Honestly, these shots blow me away; it’s as if Light has captured an act of topographical blackout—a whole landscape, redacted—as what should be hills and valleys are erased and obstructed by this imposed crystallography of settlements that never arrived.
[Image: “Ascaya Boulevard looking south up Black Mountain, morning, Henderson, Nevada,” 2012; from Black Mountain by Michael Light].
In any case, the forthcoming book is already generating quite a bit of buzz—for example, being chosen as one of the “Best Fall Photo Books” of 2014 by Time Magazine.
[Images: Some shots of the books, which are actually bound together, back-to-back].
The reproductions look fantastic, as well; consider pre-ordering a copy (and, while you’re at it, consider reading our interview with Michael Light over at Venue).
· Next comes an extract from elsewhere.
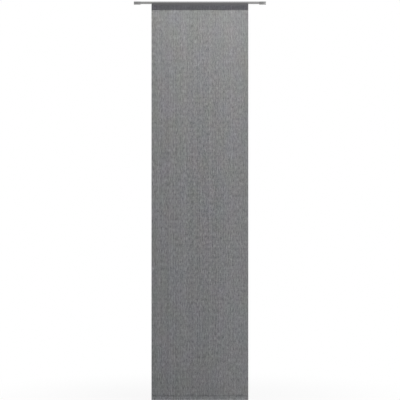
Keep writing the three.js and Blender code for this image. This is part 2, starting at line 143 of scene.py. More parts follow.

The book comes out somewhat appropriately on Halloween—a kind of economic horror story of landscapes gone awry.
Beautiful photography of an ugly creation. No water, no money. Only an ugly monument that people of the future will puzzle at like we do the Aztecs sites.
yeah, perhaps the nazca lines were an unfinished settlement for rich tribal leaders looking to retire in the peace of the desert
see also Teyuna, Colombia, aka la Ciudad Perdida, the Lost "City" of the Tayrona, in the mountains of the northern coast: terraced platforms atop jungle ridges, each sliced away for individual thatch huts
the grading is also reminiscent of the ruins of Cantona, Mexico. There each domestic plot has a few different levels for livestock, circulation, dwellings, etc.
The amazing aerial photos of Ascaya bring to mind the ruins of Macchu Picchu. The author's comparison of this type of residential development to strip mining is right on the mark, especially when viewed from lower elevations. The scarred hills are a constant reminder of the overextended reach of rampant development during the boom years. It will be interesting to revisit these areas in the years to come.